Bermondsey artist recreates Ada Salter’s attendance at famous 1919 Zurich peace conference

Josh Salisbury (03 June, 2019) Misc Community

Ada Salter was among the many women who attended the 1919 conference demanding world-wide peace - and 100 years on it has been recreated

29869Women from all over the world took part in recreating the famous 1919 conference 100 years on last month

A local artist was among the women recreating a famous 1919 Zurich peace conference, attended by Bermondsey’s Ada Salter.

Women from all over the world, including Ada Salter, attended the 1919 Congress of the Women’s International League for Peace and Freedom, demanding the establishment of a league of nations to prevent future wars.

A century later, activists have recreated the famous congress – with one, Shahina Jaffer, from South Bermondsey, recreating the role that Ada Salter played at the meeting.

“It was a great honour,” Ms Jaffer, who has been involved in the Women’s International League for Peace and Freedom, which organised the conferences, told the News.

“I’m also a researcher, so it was really good because I got to speak to local people while doing my research for it [the recreation].

“We were talking about the same issues they were talking about a hundred years ago. I realised that we hand over issues from generation to generation.”

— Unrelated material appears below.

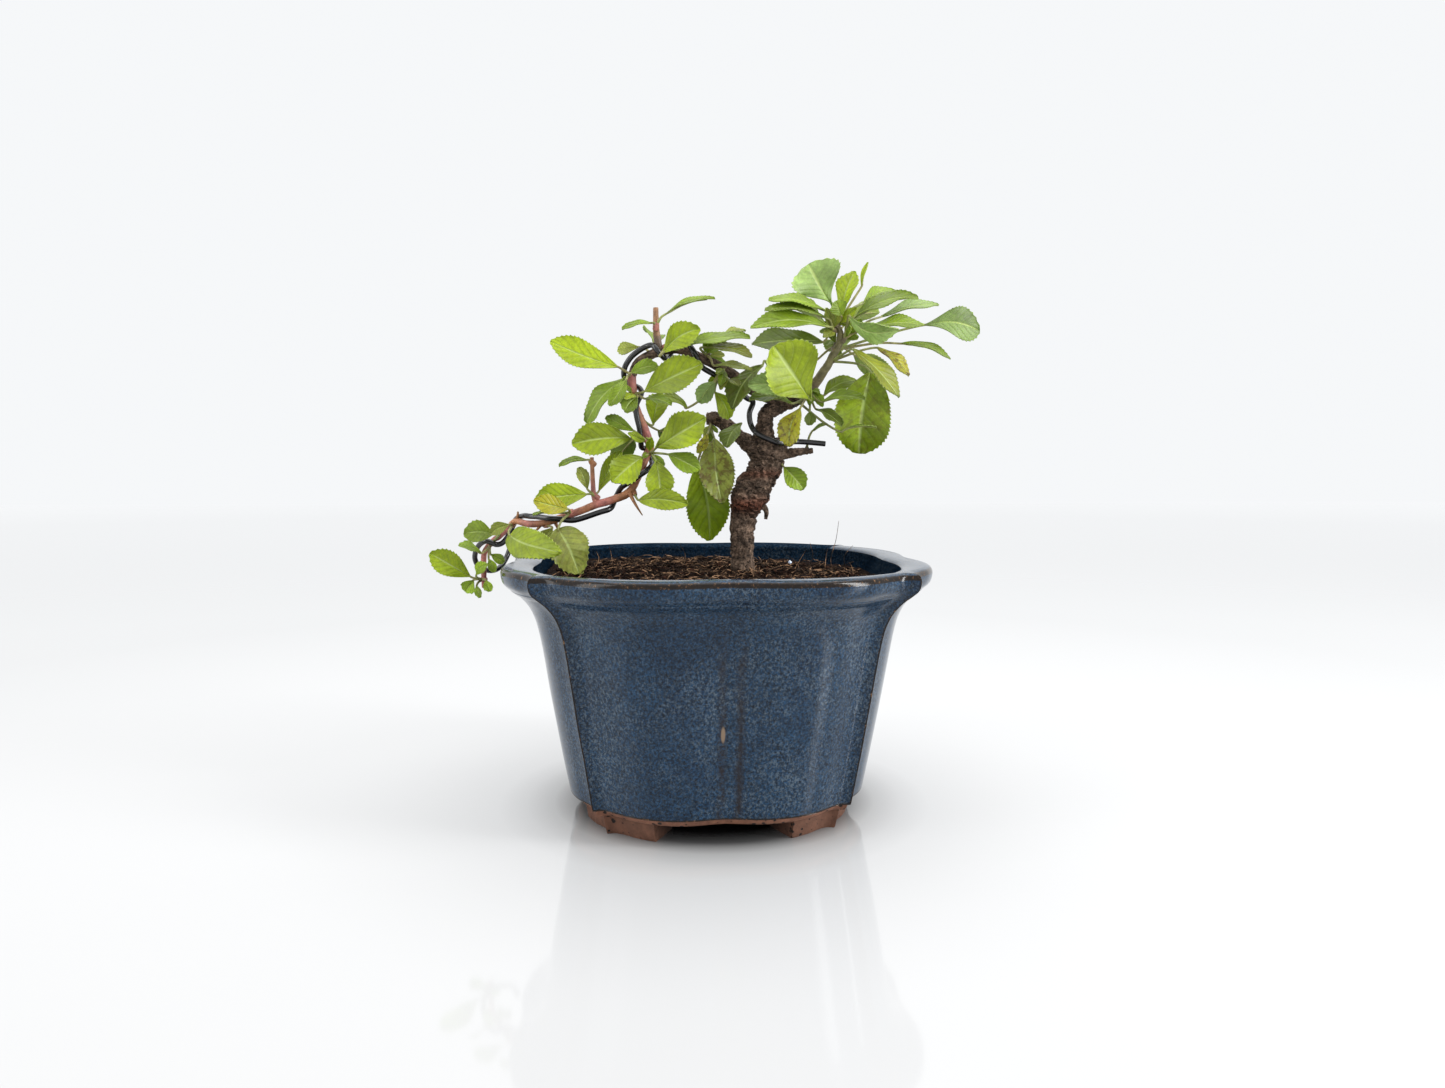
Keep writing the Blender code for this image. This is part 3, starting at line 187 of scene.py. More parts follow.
# Leaves: (base x, z, depth), (tip x, z, depth), width, the way the upper face looks, tint
FRONT = Vector((0, -1, 0.3))
UP = Vector((0, -0.55, 1))
FLAT = Vector((0, -0.12, 1))
BACK = Vector((0, 0.9, 0.7))
LEFT = Vector((-0.7, -0.8, 0.4))
RIGHT = Vector((0.7, -0.8, 0.4))
SAG = Vector((0, -0.8, -1))
TILT = Vector((0, -1, 1))
SHOOTS = {
    "shoot_shoulder": ((-29.8, 152.6, -6.5), (
        ((-34.2, 155.4, -10), (-58.7, 164.6, -14), 9.8, FRONT, "lime"),
        ((-31.6, 151.9, -8), (-46.1, 135.4, -5), 9.0, LEFT, "green"),
        ((-31.4, 151.2, -12), (-37.8, 141.6, -16), 5.0, FRONT, "green"),
        ((-30.2, 153.2, -11), (-20.2, 156.0, -12), 5.4, FRONT, "green"))),
    "shoot_stub": ((-20.6, 169.8, -7.2), (
        ((-22.0, 171.3, -8), (-33.0, 168.9, -9), 4.6, UP, "green"),
        ((-17.6, 174.2, -8), (0.4, 179.8, -9), 4.6, UP, "green"))),
    "shoot_arch": ((-17.4, 162.2, -7.4), (
        ((-18.4, 160.4, -14.5), (-5.0, 169.2, -18), 9.2, FRONT, "lime"),
        ((-13.6, 161.8, -13), (13.0, 166.0, -10), 8.6, UP, "green"))),
    "shoot_descent": ((-28.9, 146.0, -7.5), (
        ((-25.4, 146.6, -11), (-4.3, 156.5, -17), 12.0, FRONT, "lime"),
        ((-27.6, 144.6, -12), (-32.2, 139.6, -16), 6.2, FRONT, "green"),
        ((-25.2, 144.4, -10.5), (-15.2, 142.0, -13), 6.0, UP, "green"))),
    "shoot_bend": ((-24.0, 128.6, -6.0), (
        ((-29.7, 130.0, -9), (-51.4, 127.9, -13), 11.5, FRONT, "lime"),
        ((-28.6, 132.4, -9), (-39.1, 137.6, -6), 4.6, LEFT, "green"))),
    "shoot_crook": ((-23.2, 124.6, -5.6), (
        ((-25.6, 123.4, -9.5), (-36.9, 114.1, -15), 10.5, FRONT, "lime"),
        ((-20.9, 121.9, -9), (-19.0, 108.3, -12), 9.8, FRONT, "lime"),
        ((-16.7, 124.2, -10), (-5.1, 118.5, -14), 7.2, FRONT, "green"),
        ((-21.0, 126.4, -10.5), (-2.9, 137.2, -16), 12.2, FRONT, "lime"))),
    "shoot_thorn": ((-28.9, 110.0, -8.3), (
        ((-27.4, 107.6, -12), (-9.4, 106.1, -16), 7.4, FRONT, "lime"),)),
    "shoot_twig_top": ((-44.1, 121.0, -8), (
        ((-45.6, 122.4, -9), (-56.2, 119.9, -11), 3.8, UP, "green"),)),
    "shoot_twig_foot": ((-42.9, 108.9, -9.6), (
        ((-45.8, 111.4, -11.5), (-49.0, 119.5, -12), 4.2, FRONT, "pale"),
        ((-42.0, 110.6, -7.5), (-33.6, 125.2, -2), 6.0, FRONT, "lime"),
        ((-45.8, 109.8, -12.5), (-64.8, 107.8, -15), 9.4, FRONT, "lime"))),
    "shoot_rim": ((-52.2, 103.0, -10.6), (
        ((-52.6, 104.2, -18), (-65.5, 107.4, -24), 6.8, FRONT, "gold"),
        ((-56.6, 97.0, -19), (-49.2, 80.6, -29), 13.4, FRONT, "pale"),
        ((-57.8, 103.2, -14), (-65.9, 102.2, -17), 3.0, FLAT, "green"))),
    "shoot_rim_low": ((-61.0, 98.4, -8.6), (
        ((-58.8, 97.4, -12), (-62.6, 92.0, -14), 5.2, FRONT, "olive"),)),
    "shoot_over_rim": ((-73.2, 98.4, -4.2), (
        ((-74.4, 98.8, -7), (-81.4, 95.4, -9), 4.6, FRONT, "pale"),
        ((-74.6, 94.9, -15), (-56.1, 88.6, -35), 10.8, FRONT, "lime"))),
    "shoot_hook": ((-81.4, 91.4, 6.8), (
        ((-79.8, 95.2, -1), (-91.2, 95.4, -5), 8.0, FRONT, "deep"),
        ((-84.8, 88.4, 1.4), (-93.0, 91.4, -2), 5.4, UP, "green"),
        ((-81.4, 87.8, 4), (-76.6, 84.8, 4), 3.6, FRONT, "green"),
        ((-82.2, 86.2, 2), (-80.2, 81.2, 0.5), 3.2, FRONT, "green"))),
    "shoot_tip": ((-84.4, 78.6, 7.4), (
        ((-88.7, 79.5, 3), (-103.6, 88.3, -1), 9.0, FRONT, "lime"),
        ((-87.0, 80.2, 0.5), (-82.8, 84.4, -4), 4.2, FRONT, "green"),
        ((-87.9, 78.4, 7), (-91.2, 74.2, 7), 5.6, FRONT, "green"),
        ((-86.8, 76.4, 4), (-85.6, 72.0, 1), 2.6, FRONT, "green"),
        ((-83.4, 78.4, 3), (-81.8, 74.2, 1), 3.4, FRONT, "green"))),
    "shoot_span": ((-2.6, 159.4, -4.8), (
        ((2.5, 166.4, 2), (11.4, 168.4, 5), 4.4, UP, "pale"),
        ((-3.0, 162.6, -10.5), (13.8, 159.2, -12.5), 8.2, UP, "olive"),
        ((-0.2, 156.2, -10.5), (13.8, 154.0, -12), 5.0, UP, "pale"))),
    "shoot_under_span": ((3.4, 155.2, -5.4), (
        ((0.6, 150.4, -9), (-5.4, 142.6, -9), 6.4, FRONT, "teal"),
        ((5.4, 151.2, -10), (9.2, 148.8, -13), 3.6, UP, "olive"),
        ((0.4, 146.6, -5), (5.6, 137.0, -1), 7.0, FRONT, "lime"),
        ((-9.4, 141.0, -7), (-18.4, 145.4, -6), 5.6, UP, "lime"))),
    "shoot_left_limb": ((-1.0, 135.2, 13.4), (
        ((-2.2, 131.8, 8), (-6.0, 124.6, 5), 3.6, FRONT, "gold"),
        ((0.2, 129.8, 9.5), (3.0, 106.4, 2), 12.0, FRONT, "pale"),
        ((-6.2, 119.8, 14.6), (-1.6, 92.8, 15), 15.0, FRONT, "grass"))),
    "shoot_fork": ((8.4, 132.2, 8), (
        ((9.8, 135.4, 1), (4.4, 126.8, -4), 8.4, LEFT, "deep"),)),
    "shoot_purple": ((24.4, 145.2, 2.6), (
        ((17.4, 156.2, -4), (6.6, 140.6, -9), 10.8, LEFT, "deep"),)),
    "shoot_crown_top": ((44.2, 170.6, 3.4), (
        ((42.5, 177.0, 7.5), (33.8, 191.8, 6.5), 18.0, FRONT, "teal"),
        ((45.4, 175.4, 1), (50.2, 189.3, 0), 8.6, LEFT, "lime"),
        ((52.6, 183.8, 5), (55.0, 192.4, 6), 1.8, LEFT, "lime"),
        ((53.4, 178.2, 8), (64.4, 182.6, 14), 7.6, UP, "green"),
        ((45.8, 173.4, -3), (43.8, 178.8, -5), 6.6, FRONT, "green"))),
    "shoot_crown_left": ((42.8, 168.4, 2.6), (
        ((41.0, 174.9, -1), (19.6, 179.4, -3), 9.0, UP, "green"),
        ((41.2, 172.6, -3), (18.2, 175.6, -6), 8.0, UP, "green"),
        ((41.4, 169.8, -5), (13.2, 169.6, -10), 9.6, TILT, "green"),
        ((39.4, 164.6, 1), (13.6, 163.6, 6), 11.6, TILT, "deep"))),
    "shoot_crown_right": ((46.6, 165.2, 3.4), (
        ((48.2, 173.4, -4), (66.2, 168.4, -9), 9.0, SAG, "teal"),
        ((49.4, 172.2, 1), (73.0, 180.4, 2), 10.0, UP, "green"),
        ((60.0, 173.4, 9), (80.4, 177.4, 13), 8.6, UP, "teal"),
        ((54.0, 168.6, 0), (75.4, 170.4, -2), 11.0, UP, "green"))),
    "shoot_far_right": ((43.6, 161.4, 4), (
        ((74.6, 170.2, 5), (95.3, 168.4, 7), 11.6, FRONT, "teal"),
        ((67.0, 163.9, 5), (85.1, 158.4, 4), 6.6, UP, "green"))),
    "shoot_hanging_right": ((42.2, 157.4, 4), (
        ((58.6, 162.4, -1), (70.2, 152.2, -3), 7.6, RIGHT, "gold"),
        ((49.8, 161.8, -5), (66.8, 144.6, -10), 11.0, RIGHT, "olive"),
        ((56.4, 153.6, 4.5), (52.6, 124.3, 8), 18.6, FRONT, "grass"))),
    "shoot_front": ((34.6, 147.4, 3.6), (
        ((34.8, 143.6, -7), (21.6, 162.8, -17), 18.4, FRONT, "lime"),
        ((32.6, 146.2, -6), (12.4, 149.2, -14), 9.0, FRONT, "teal"),
        ((28.8, 142.6, -4), (12.7, 143.6, -9), 7.6, UP, "green"),
        ((36.6, 140.8, 0), (46.4, 134.4, -3), 6.4, UP, "deep"),
        ((38.4, 143.2, -3), (54.4, 144.0, -6), 8.0, UP, "green"),
        ((39.4, 145.4, 2), (51.4, 150.8, 9), 9.0, UP, "grass"),
        ((31.2, 141.2, -6), (27.2, 126.8, -10), 9.6, LEFT, "gold"),
        ((34.6, 139.6, -1.5), (34.4, 134.6, -3), 4.2, FRONT, "deep"))),
    "shoot_thin": ((29.4, 143.8, 3.4), (
        ((45.2, 132.6, -4), (58.8, 134.0, -8), 2.6, FLAT, "green"),)),
    "shoot_trunk": ((23.6, 121.6, 4), (
        ((25.2, 119.8, 3), (32.7, 111.6, 0), 8.0, FRONT, "green"),)),
    "shoot_stub_end": ((33.4, 125.6, 4.2), (
        ((35.4, 132.6, 6), (41.0, 135.2, 6), 1.8, UP, "green"),)),
    "shoot_crown_back": ((44.0, 163.4, 5.4), (
        ((47.0, 171.0, 14), (59.0, 175.0, 31), 9.0, BACK, "grass"),
        ((40.0, 171.0, 14), (29.0, 176.0, 30), 9.0, BACK, "green"),
        ((44.0, 166.0, 15), (45.0, 160.0, 34), 10.0, BACK, "grass"),
        ((50.0, 160.0, 12), (64.0, 151.0, 24), 9.0, BACK, "green"),
        ((37.0, 158.0, 12), (26.0, 151.0, 26), 8.0, BACK, "grass"))),
    "shoot_arch_back": ((-22.2, 159.8, -4.2), (
        ((-27.0, 162.6, 0), (-34.6, 161.6, 4), 4.8, FRONT, "pale"),
        ((-21.6, 164.0, 4), (-24.0, 168.0, 20), 8.0, BACK, "green"),
        ((-16.6, 159.4, 4), (-8.0, 152.0, 17), 8.0, BACK, "green"))),
    "shoot_bend_back": ((-26.2, 137.2, -3.4), (
        ((-28.6, 130.0, 6), (-36.0, 121.0, 18), 8.4, BACK, "green"),
        ((-22.0, 134.8, 3), (-19.0, 146.0, 9), 8.0, FRONT, "lime"),
        ((-20.4, 133.0, 9), (-10.0, 128.0, 20), 8.4, BACK, "green"))),
}
BLADE_THICK = 0.34
STALK_RADIUS = 0.5
STALK_TAPER = 0.68
STALK_SIDES = 7
SPUR_RADIUS = 1.25
SPUR_REACH = 1.3
SPUR_SIDES = 14
ARCH = 0.09
SAG_ARCH = 0.26
FOLD = 0.16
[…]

Ms Jaffer pictured with a German-language newspaper article about the Zurich conference

Activists from WILPF recreated the whole conference with talks and lectures, with each activist recreating a historical figure who took part in the post-WW1 conference.

The group was born out of the Woman’s Peace Party, which called for the increased enfranchisement of women and for neutral countries to mediate between countries to end wars.

At the 1919 conference, just after the end of the First World War, its delegates warned that the Versailles treaty could sow the seeds for a future war.

Shahina, pictured in her role as ‘Ada Salter’ for the congress re-enactment

Ada Salter, a social reformer and pacifist, was the first woman councillor of Bermondsey and the first woman mayor of anywhere in the British Isles.

She lends her name to the Ada Salter garden in Southwark Park, which she designed, which was opened in 1936.